McNeilly: Before responding to that question, I should point out that all of the opinions I have expressed in this interview, including those that follow, are mine alone and do not reflect that of any organization with which I am affiliated.
That said, Washington’s finest hour probably occurred during what was known as “The Newburgh Conspiracy.” A number of army officers, upset that Congress had reneged on its promises of pensions and back pay for their service, wanted to take action against the legislature. Some even advocated a military dictatorship or setting up a constitutional monarchy with Washington at it’s head.
Washington told the officers at a gathering in Newburgh, NY, he totally disapproved of such thinking and that it was contrary to all they had fought for. However, his prepared speech did not work and there was still much grumbling against Congress. Washington, seeing this, pulled out a letter from his coat. After a fumbling attempt to read it Washington took from his pocket a pair of reading glasses, stating “Gentlemen, you will permit me to put on my spectacles, for I have not only grown gray but almost blind in the service of my country.” This act and its accompanying words from the heart achieved what Washington’s prepared speech had not. His emotional appeal reminded his officers of Washington’s sacrifices and won them back to his side and that of the Republic. Eventually a more conciliatory approach would be taken by the officers, and Congress, seeing the need to be responsive to the army, would meet most of the officers’ demands. Washington’s leadership and selflessness were amazing.
Morris: To what extent (if any) did his leadership style as a military commander later change during his two terms as president? Why?

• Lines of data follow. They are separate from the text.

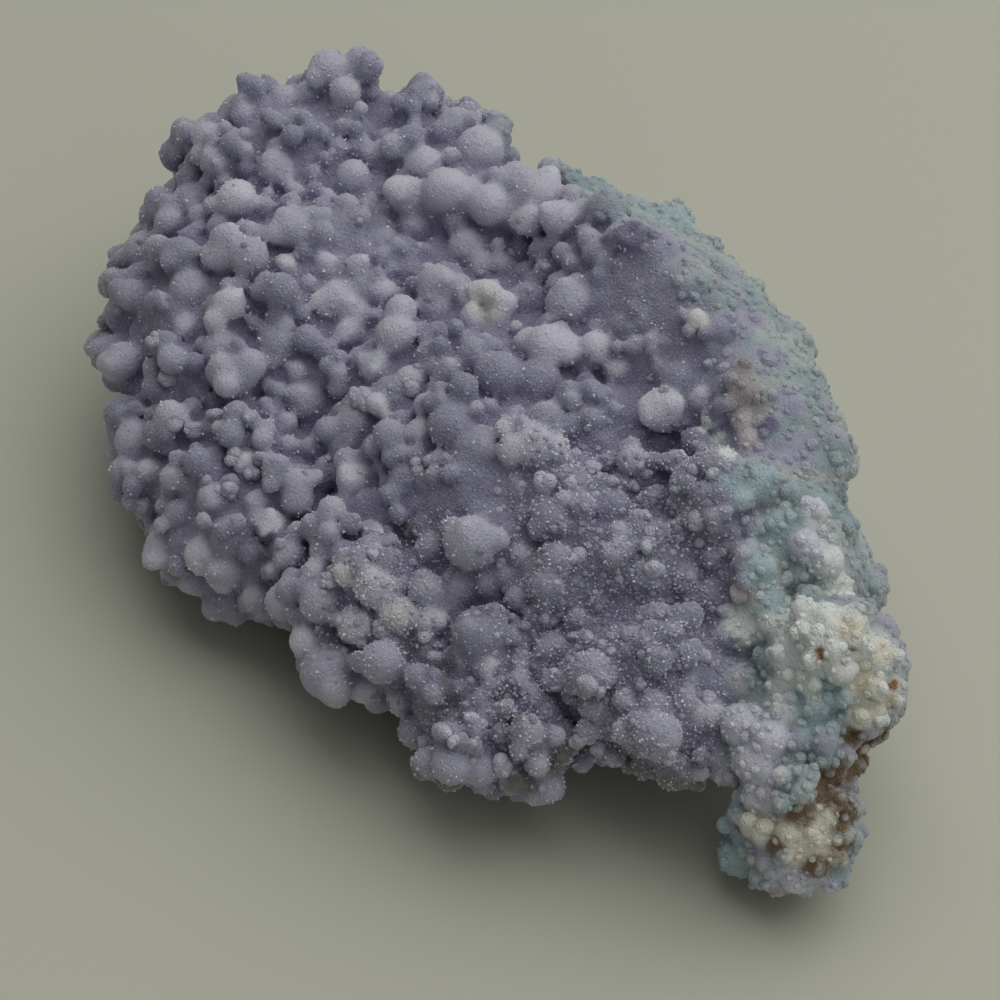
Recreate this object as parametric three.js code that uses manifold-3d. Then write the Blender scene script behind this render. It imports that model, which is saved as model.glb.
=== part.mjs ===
// Grape agate: a palm-sized specimen of botryoidal purple chalcedony, grown together as one stone.
// A wedge-shaped body lies along X. Its purple face looks towards -Y and up, its thin green rind towards +Y,
// and a narrow neck at +X ends in a knob and a foot. It rests on the flat break of its root.
// Millimetres, +Z up, with the origin under the middle of the stone, on the surface that it rests on.
import * as THREE from "three";
import { mergeVertices } from "three/addons/utils/BufferGeometryUtils.js";
import Module from "manifold-3d";

const wasm = await Module();
wasm.setup();

// The broad swells of the stone, as ellipsoids: where each is, and its half sizes along X, Y and Z.
const LOBES = {
  body: { at: [-2, 2, 11.7], radii: [28, 17, 11.2] },
  ridge: { at: [0, 15.6, 17.9], radii: [24.1, 8.9, 10.2] },
  back: { at: [-3.7, 16.2, 8.6], radii: [25.2, 9.9, 8.6] },
  far_end: { at: [-25.4, -6, 12.6], radii: [16.2, 16.4, 10.3] },
  far_top: { at: [-36.5, -1.3, 16.7], radii: [9, 10.8, 7.7] },
  far_crest: { at: [-25.3, 9.4, 16.2], radii: [14.4, 7.7, 8.1] },
  tower: { at: [-38.8, 5.4, 20.7], radii: [3.1, 3.1, 4.5] },
  shoulder: { at: [17.9, 10.8, 13.1], radii: [12.6, 9.9, 10.8] },
  left_side: { at: [-12.5, -18.6, 9.2], radii: [14.5, 9, 7] },
  left_lobe: { at: [5.3, -15.2, 9.7], radii: [10.8, 7.4, 6.6] },
  front_lobe: { at: [18.4, -12.7, 8.5], radii: [8.2, 6.9, 5.5] },
  belly: { at: [24.2, -1.8, 11.7], radii: [9.9, 8.1, 5.4] },
  knob: { at: [33.6, 9.4, 14], radii: [6.3, 5.9, 6.8] },
  neck: { at: [35.9, 4.9, 11.2], radii: [5, 4.5, 5.4] },
  foot: { at: [39.8, 2.2, 6.8], radii: [5.4, 5, 5.6] },
  root: { at: [-1, 2.7, 1.8], radii: [19.8, 11.7, 6.3] },
};
const LOBE_DETAIL = 2; // each edge of the icosahedron in three

// The point of view from which the raised bunches are placed, and how wide its picture is at the target.
const VIEW = {
  azimuth: THREE.MathUtils.degToRad(60),
  elevation: THREE.MathUtils.degToRad(45),
  target: new THREE.Vector3(11.1, -6.8, 22.4),
  distance: 297,
  picturePixels: 1000,
  pictureWidth: 79.2,
};

// Bunches of grapes that stand out from a step away: the pixel of the view, and the radius.
const BUNCHES = {
  crest_low: { pixel: [425, 200], radius: 3.6 },
  crest_middle: { pixel: [495, 205], radius: 3.6 },
  crest_high: { pixel: [480, 140], radius: 3.4 },
  crest_end: { pixel: [548, 215], radius: 3.2 },
  crest_back: { pixel: [400, 120], radius: 3.2 },
  finger_tip: { pixel: [345, 290], radius: 2.6 },
  finger: { pixel: [385, 330], radius: 2.8 },
  cream: { pixel: [485, 300], radius: 2.8 },
  bar: { pixel: [550, 345], radius: 2.7 },
  bar_end: { pixel: [600, 355], radius: 2.2 },
  high_single: { pixel: [568, 300], radius: 2.3 },
  right_single: { pixel: [660, 410], radius: 2.2 },
  pointed: { pixel: [515, 440], radius: 3.2 },
  middle_low: { pixel: [450, 480], radius: 2.9 },
  left_single: { pixel: [350, 480], radius: 2.1 },
  left_pale: { pixel: [235, 370], radius: 2.7 },
  left_high: { pixel: [225, 210], radius: 3 },
  left_low: { pixel: [215, 540], radius: 2.8 },
  big_clear: { pixel: [465, 550], radius: 3.6 },
  step: { pixel: [555, 510], radius: 2.7 },
  low_left: { pixel: [355, 580], radius: 3 },
  low_left_edge: { pixel: [375, 665], radius: 2.7 },
  low_middle: { pixel: [480, 645], radius: 3 },
  druse: { pixel: [630, 560], radius: 4.4 },
  druse_high: { pixel: [705, 500], radius: 4.2 },
  druse_low: { pixel: [655, 650], radius: 3.8 },
  bottom: { pixel: [445, 755], radius: 3.2 },
  bottom_right: { pixel: [525, 748], radius: 2.5 },
  pale_low: { pixel: [570, 670], radius: 2.9 },
  edge_low: { pixel: [640, 735], radius: 3 },
  lilac: { pixel: [750, 745], radius: 3.2 },
  lilac_low: { pixel: [775, 790], radius: 2.7 },
  rind_pale: { pixel: [805, 545], radius: 3.2 },
  rind_teal: { pixel: [755, 485], radius: 2.4 },
  knob_top: { pixel: [815, 640], radius: 3.8 },
};
const BUNCH_SUNK = 0.35; // the share of a bunch's radius by which its centre lies below the lobe

// Lumps that cover the rest: close grapes on the purple face, low swells on the rind and the underside.
// Each kind has a range of radii, a least distance between centres in radii, and the share that is sunk.
const PURPLE_LUMPS = { least: 2.6, most: 3.6, spacing: 1.75, sunk: 0.4 };
const RIND_LUMPS = { least: 3.2, most: 4.6, spacing: 2.7, sunk: 0.66 };
const UNDER_LUMPS = { least: 3.4, most: 4.8, spacing: 3.2, sunk: 0.6 };
const RIND_EDGE = { y: 16, bend: 0.0135, underZ: 4 }; // it starts at this y, sooner as x grows, and below this z
const UNDERSIDE = -0.25; // the Z part of an outward normal below which a surface faces down
const LEAST_HEIGHT = 3.4; // no lump starts lower, so that the flat break stays the lowest face
const TRIES_PER_LOBE = 1200;
const GRAPE_SIDES = 7; // around a grape
const GRAPE_RINGS = 4; // from its outer pole to its inner one
const WIDER_THAN_THE_STONE = 200;
const MERGE_WITHIN = 1e-4;
const GOLDEN_ANGLE = Math.PI * (3 - Math.sqrt(5));

// A repeatable number from 0 to 1 for each whole number.
function chance(n) {
  const s = Math.sin(n * 12.9898 + 4.1414) * 43758.5453;
  return s - Math.floor(s);
}

// How far out a point is from a lobe's middle: 1 on its surface, less inside.
function depthIn(lobe, p) {
  const [x, y, z] = [p.x - lobe.at[0], p.y - lobe.at[1], p.z - lobe.at[2]];
  return Math.hypot(x / lobe.radii[0], y / lobe.radii[1], z / lobe.radii[2]);
}

function normalOn(lobe, p) {
  const slope = (i, v) => (v - lobe.at[i]) / lobe.radii[i] ** 2;
  return new THREE.Vector3(slope(0, p.x), slope(1, p.y), slope(2, p.z)).normalize();
}

// True where the green rind covers the stone.
function onRind(p) {
  const edge = RIND_EDGE.y - RIND_EDGE.bend * Math.max(0, p.x) ** 2;
  return p.y > edge || p.z < RIND_EDGE.underZ;
}

function kindAt(p, normal) {
  if (normal.z < UNDERSIDE) return UNDER_LUMPS;
  return onRind(p) ? RIND_LUMPS : PURPLE_LUMPS;
}

// Where the line of sight through a pixel first meets a lobe, or null.
function seenThrough([px, py]) {
  const { azimuth, elevation, target, distance, picturePixels, pictureWidth } = VIEW;
  const right = new THREE.Vector3(Math.cos(azimuth), Math.sin(azimuth), 0);
  const ahead = new THREE.Vector3(-Math.sin(azimuth), Math.cos(azimuth), 0);
  const sight = ahead.clone().multiplyScalar(Math.cos(elevation));
  sight.z = -Math.sin(elevation);
  const up = new THREE.Vector3().crossVectors(right, sight);
  const eye = target.clone().addScaledVector(sight, -distance);
  const scale = pictureWidth / picturePixels;
  const through = target
    .clone()
    .addScaledVector(right, (px - picturePixels / 2) * scale)
    .addScaledVector(up, (picturePixels / 2 - py) * scale);
  const ray = through.sub(eye).normalize();

  let nearest = null;
  for (const lobe of Object.values(LOBES)) {
    const [a, b, c] = lobe.radii;
    const squash = new THREE.Vector3(1 / a, 1 / b, 1 / c);
    const o = eye.clone().sub(new THREE.Vector3(...lobe.at)).multiply(squash);
    const d = ray.clone().multiply(squash);
    const half = o.dot(d);
    const disc = half * half - d.lengthSq() * (o.lengthSq() - 1);
    if (disc <= 0) continue;
    const t = (-half - Math.sqrt(disc)) / d.lengthSq();
    if (!nearest || t < nearest.t) nearest = { t, lobe };
  }
  if (!nearest) return null;
  const point = eye.addScaledVector(ray, nearest.t);
  return { point, normal: normalOn(nearest.lobe, point) };
}

// The bunches, each pressed a little into the lobe that carries it.
function bunches() {
  const made = [];
  for (const { pixel, radius } of Object.values(BUNCHES)) {
    const seen = seenThrough(pixel);
    if (!seen) continue;
    const at = seen.point.addScaledVector(seen.normal, -BUNCH_SUNK * radius);
    made.push({ at, radius, outward: seen.normal });
  }
  return made;
}

// Grapes on a golden spiral over each lobe, where no other lobe or grape is in the way.
function scattered(already) {
  const made = [...already];
  Object.values(LOBES).forEach((lobe, which) => {
    for (let i = 0; i < TRIES_PER_LOBE; i++) {
      const seed = which * TRIES_PER_LOBE + i;
      const height = 1 - (2 * (i + 0.5)) / TRIES_PER_LOBE;
      const around = GOLDEN_ANGLE * i;
      const ring = Math.sqrt(1 - height * height);
      const p = new THREE.Vector3(
        lobe.at[0] + lobe.radii[0] * ring * Math.cos(around),
        lobe.at[1] + lobe.radii[1] * ring * Math.sin(around),
        lobe.at[2] + lobe.radii[2] * height,
      );
      if (p.z < LEAST_HEIGHT) continue;
      const buried = Object.values(LOBES).some((other) => other !== lobe && depthIn(other, p) < 1);
      if (buried) continue;
      const outward = normalOn(lobe, p);
      const kind = kindAt(p, outward);
      const radius = kind.least + (kind.most - kind.least) * chance(seed) ** 2;
      const at = p.addScaledVector(outward, -kind.sunk * radius);
      const room = kind.spacing / 2;
      if (made.some((g) => g.at.distanceTo(at) < room * (g.radius + radius))) continue;
      made.push({ at, radius, outward });
    }
  });
  return made;
}

// A three.js shape as a manifold-3d solid, with its shared vertices merged.
function solidOf(geometry) {
  geometry.deleteAttribute("normal");
  geometry.deleteAttribute("uv");
  const merged = mergeVertices(geometry, MERGE_WITHIN);
  return new wasm.Manifold(
    new wasm.Mesh({
      numProp: 3,
      vertProperties: merged.attributes.position.array,
      triVerts: new Uint32Array(merged.index.array),
    }),
  );
}

function lobeSolid({ at, radii }) {
  const shape = new THREE.IcosahedronGeometry(1, LOBE_DETAIL).scale(...radii).translate(...at);
  return solidOf(shape);
}

// A round grape, with a pole outwards, turned so that the facets of neighbours don't line up.
function grapeSolid({ at, radius, outward }, index) {
  const pole = new THREE.Vector3(0, 1, 0);
  const shape = new THREE.SphereGeometry(radius, GRAPE_SIDES, GRAPE_RINGS)
    .rotateY(2 * Math.PI * chance(index))
    .applyQuaternion(new THREE.Quaternion().setFromUnitVectors(pole, outward))
    .translate(at.x, at.y, at.z);
  return solidOf(shape);
}

// Everything below the resting plane, along which the root was broken off.
function belowTheBreak() {
  const size = WIDER_THAN_THE_STONE;
  return solidOf(new THREE.BoxGeometry(size, size, size).translate(0, 0, -size / 2));
}

// The whole stone, moved so that the origin is under the middle of its box.
function stone() {
  const grapes = scattered(bunches());
  const solids = [...Object.values(LOBES).map(lobeSolid), ...grapes.map(grapeSolid)];
  const joined = wasm.Manifold.union(solids);
  const mesh = joined.subtract(belowTheBreak()).getMesh();
  const geometry = new THREE.BufferGeometry();
  geometry.setAttribute("position", new THREE.BufferAttribute(mesh.vertProperties, 3));
  geometry.setIndex(new THREE.BufferAttribute(mesh.triVerts, 1));
  geometry.computeBoundingBox();
  const middle = geometry.boundingBox.getCenter(new THREE.Vector3());
  geometry.translate(-middle.x, -middle.y, 0);
  geometry.computeVertexNormals();
  return geometry;
}

const chalcedony = new THREE.MeshStandardMaterial({
  color: 0x8a86a0,
  roughness: 0.62,
  metalness: 0,
});

const agate = new THREE.Mesh(stone(), chalcedony);
agate.name = "grape_agate";
const group = new THREE.Group();
group.add(agate);
export default group;
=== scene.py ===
"""The looks of a grape agate: one stone of purple botryoidal chalcedony on a thin green and cream rind.

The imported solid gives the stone's broad form. Here the single grapes are fused onto it in a distance field,
which is turned into two closed halves. Small spherules, rind granules and druse crystals are set on them.
Lengths are millimetres until a mesh is made, and the frame's metres from then on.
"""

import math

import bpy
import numpy as np
import openvdb as vdb
from mathutils import Matrix, Vector
from mathutils.bvhtree import BVHTree


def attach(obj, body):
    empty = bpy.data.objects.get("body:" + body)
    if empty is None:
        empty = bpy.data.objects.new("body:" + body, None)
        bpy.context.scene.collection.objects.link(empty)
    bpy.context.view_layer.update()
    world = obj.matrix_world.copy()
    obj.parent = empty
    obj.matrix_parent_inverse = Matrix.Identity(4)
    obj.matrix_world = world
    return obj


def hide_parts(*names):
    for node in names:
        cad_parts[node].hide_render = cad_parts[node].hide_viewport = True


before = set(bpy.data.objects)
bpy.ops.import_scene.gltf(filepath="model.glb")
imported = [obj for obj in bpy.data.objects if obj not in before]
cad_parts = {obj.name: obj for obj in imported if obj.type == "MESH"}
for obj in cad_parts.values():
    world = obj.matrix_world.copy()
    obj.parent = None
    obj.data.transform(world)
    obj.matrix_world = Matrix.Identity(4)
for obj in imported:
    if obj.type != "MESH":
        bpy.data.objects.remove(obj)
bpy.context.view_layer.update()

MM = 0.001  # a millimetre in the frame's metres
NODE = "grape_agate"
SEED = 41

# The photograph's viewpoint, in millimetres and degrees.
VIEW_TARGET = Vector((12.0, -6.2, 22.4))
VIEW_DISTANCE = 297.0
VIEW_AZIMUTH = 60.0
VIEW_ELEVATION = 45.0
LENS = 135.0
SENSOR = 36.0
PICTURE_PIXELS = 1000.0
PIXEL = VIEW_DISTANCE * SENSOR / LENS / PICTURE_PIXELS  # a pixel's size at the target

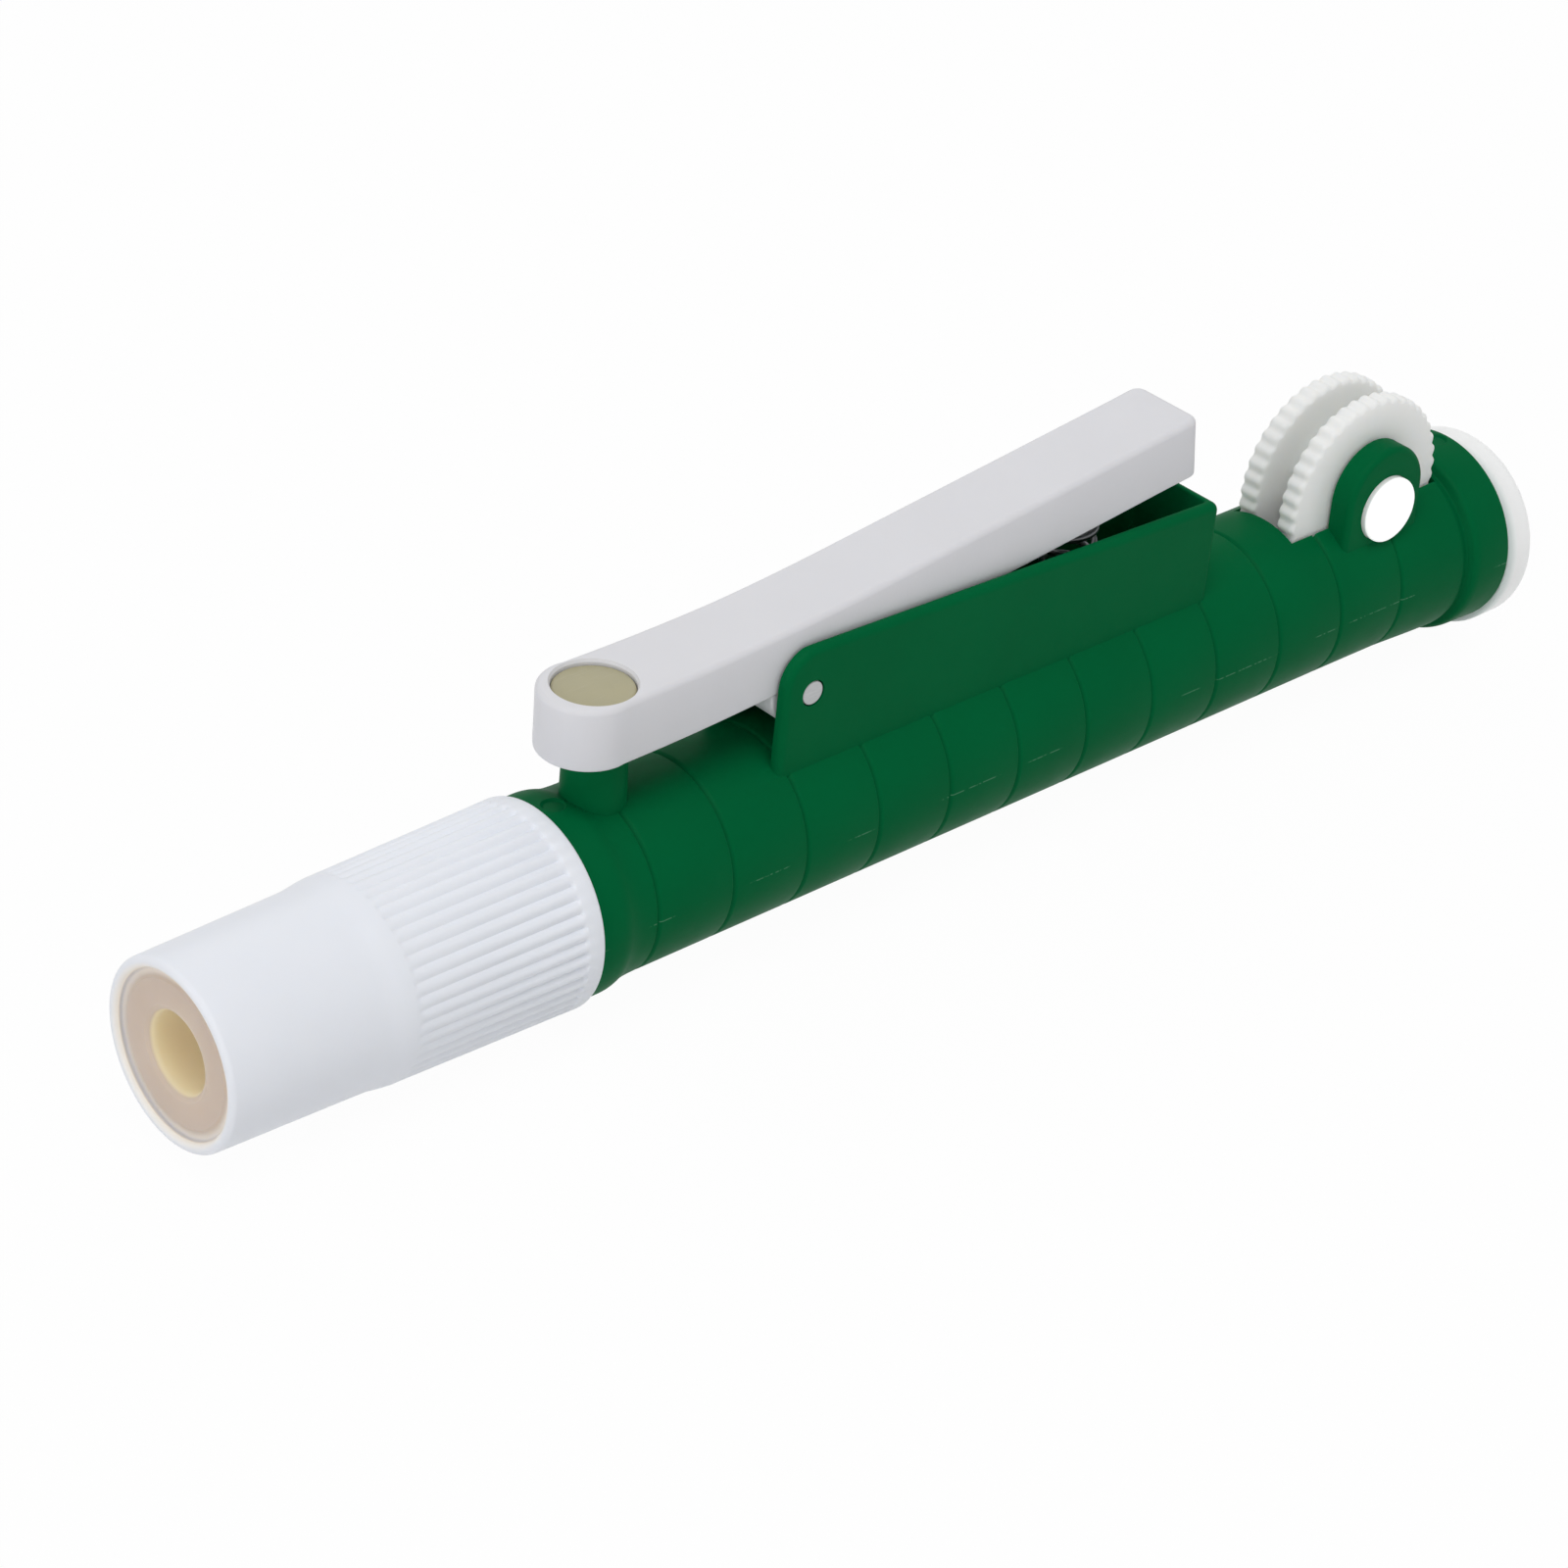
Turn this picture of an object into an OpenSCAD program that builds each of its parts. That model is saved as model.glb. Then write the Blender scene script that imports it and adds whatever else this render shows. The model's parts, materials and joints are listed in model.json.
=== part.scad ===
// Fast-release pipette filler: a thumbwheel drives a rack plunger in a ringed barrel,
// and a sprung lever lifts a pad off a vent tube to let the liquid drain.
// X runs along the barrel from the pipette mouth (0) to the thumb cap, Z is up, Y is across.
// All sizes are in millimetres.

/* [Barrel] */
// Outside diameter of the barrel
barrel_d = 19.5; // [17:0.1:24]
// Length of the barrel from the nose joint to the rear flange
barrel_len = 129; // [108:1:160]
// Thickness of the barrel wall
barrel_wall = 2.15; // [1.8:0.05:2.8]
// Number of shallow rings round the barrel
ring_count = 12; // [6:1:14]
// Extra radius of the front collar
collar_rise = 0.65; // [0.3:0.05:1.2]
// Extra radius of the rear flange
flange_rise = 1.2; // [0.7:0.05:1.4]

/* [Nose] */
// Length of the nose from its rim to the joint
nose_len = 42.5; // [36:0.5:52]
// Inside diameter of the nose at the mouth
mouth_d = 16.9; // [15:0.1:17.2]
// Diameter of the hole that grips the pipette
pipette_d = 8.1; // [6:0.1:9.8]
// Number of finger ribs round the nose
rib_count = 48; // [24:1:60]

/* [Release lever] */
// Width of the lever across the barrel
lever_w = 9.1; // [7.6:0.1:11]
// Thickness of the lever
lever_t = 6.7; // [5.6:0.1:8.5]
// Rise of the lever's rear half, in degrees
lever_bend = 6.6; // [5.5:0.1:8]
// Height of the lever's underside above the barrel
lever_gap = 5.95; // [5:0.05:7]
// Diameter of the silicone pad's rim
pad_d = 8.2; // [6.8:0.1:8.2]
// Diameter of the lever's pivot pin
pivot_d = 2.6; // [2:0.1:3.2]

/* [Thumbwheel] */
// Diameter of the two knurled discs
wheel_d = 22.1; // [19:0.1:25]
// Thickness of each disc
disc_t = 2.4; // [2:0.1:3]
// Space between the discs
disc_gap = 3.2; // [2.8:0.1:4]
// Number of notches round each disc
knurl_count = 42; // [30:1:54]
// Diameter of the journals that turn in the ears
journal_d = 7.4; // [6:0.1:8]
// Teeth on the drive pinion
pinion_teeth = 13; // [12:1:15]
// Tooth module of the pinion and the rack
gear_module = 0.8; // [0.7:0.05:0.9]

/* [Plunger] */
// Thickness of the web that carries the rack
web_t = 2.4; // [1.8:0.1:2.6]
// Thickness of the thumb cap
cap_t = 4.7; // [3:0.1:6]
// Length of the piston
piston_len = 12; // [10:0.5:14]

/* [Hidden] */
$fn = 96;
eps = 0.01;
slide_gap = 0.08;   // radial clearance of the piston in the bore
run_gap = 0.05;     // radial clearance of a shaft that turns
seat_gap = 0.06;    // radial clearance of parts that are pushed together
body_gap = 0.3;     // space between soft parts on different bodies

// barrel, along X
rim_out = 0.6;                        // how far the nose rim stands ahead of the insert
barrel_r = barrel_d / 2;
bore_r = barrel_r - barrel_wall;
x_joint = nose_len - rim_out;
x_end = x_joint + barrel_len;
collar_r = barrel_r + collar_rise;
flange_r = barrel_r + flange_rise;
collar_len = 3.4;
flange_len = 5.6;
flare_rise = 0.35;                    // swelling of the barrel just ahead of the flange
x_chamber = x_joint + 4.6;            // front wall of the chamber
x_ring0 = x_joint + 7.4;
ring_pitch = (barrel_len - 23.7) / (ring_count - 1);
ring_cut_r = 0.3;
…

McNeilly: Washington always had an inclusive style of leadership, frequently calling “councils of war” with his top commanders to get their input before any major battle or movement. He would ask them for their opinions, hear their arguments, and only then make his decision. After the war and his retirement Washington saw that the Articles of Confederation were an insufficient framework for the country. He was instrumental in convening and then managing the Constitutional Convention, serving as its president. Rather than make all the decisions himself, he facilitated the conversation to a successful conclusion, resulting in the publication and eventual ratification of the Constitution.
As President, Washington continued his consultative style, both with his cabinet and Congress. Probably one of his biggest disappointments was the formation of political parties (or “factions” as they were then known) under Hamilton and Jefferson. Washington had hoped that, rather than having people coalesce into factions with all the emotion and bitterness that can entail, public servants could look at different options as rationally and dispassionately as possible, then come to the right conclusion. Unfortunately, his vision for a faction-free future was not to be.
Morris: To what extent does Washington’s deportment provide a model for today’s business leaders?
McNeilly: Washington understood the importance of making a favorable impression on others. He always dressed in an immaculate uniform and surrounded himself with a bodyguard and aides that were of fine physical stature and dress. Washington himself was very tall and strong, and he would stand very straight to emphasize his military bearing. He was also one of the best horsemen of his time. There is the story that, during the advance to Trenton Washington’s horse started to slip and fall on the icy road. Washington pulled up hard on the bridle and, solely through his physical strength, stabilized his mount. So Washington used these assets to portray himself as a strong leader. More importantly, his character and behavior supported the image he was projecting.
While each of us needs to develop an appropriate personal style, there is much to be learned from how Washington dressed, spoke, and behaved. His deportment communicated important “signals” about who he was and what he stood for. He had a presence that attracted favorable attention and commanded respect. Why? Because his charisma was wholly authentic.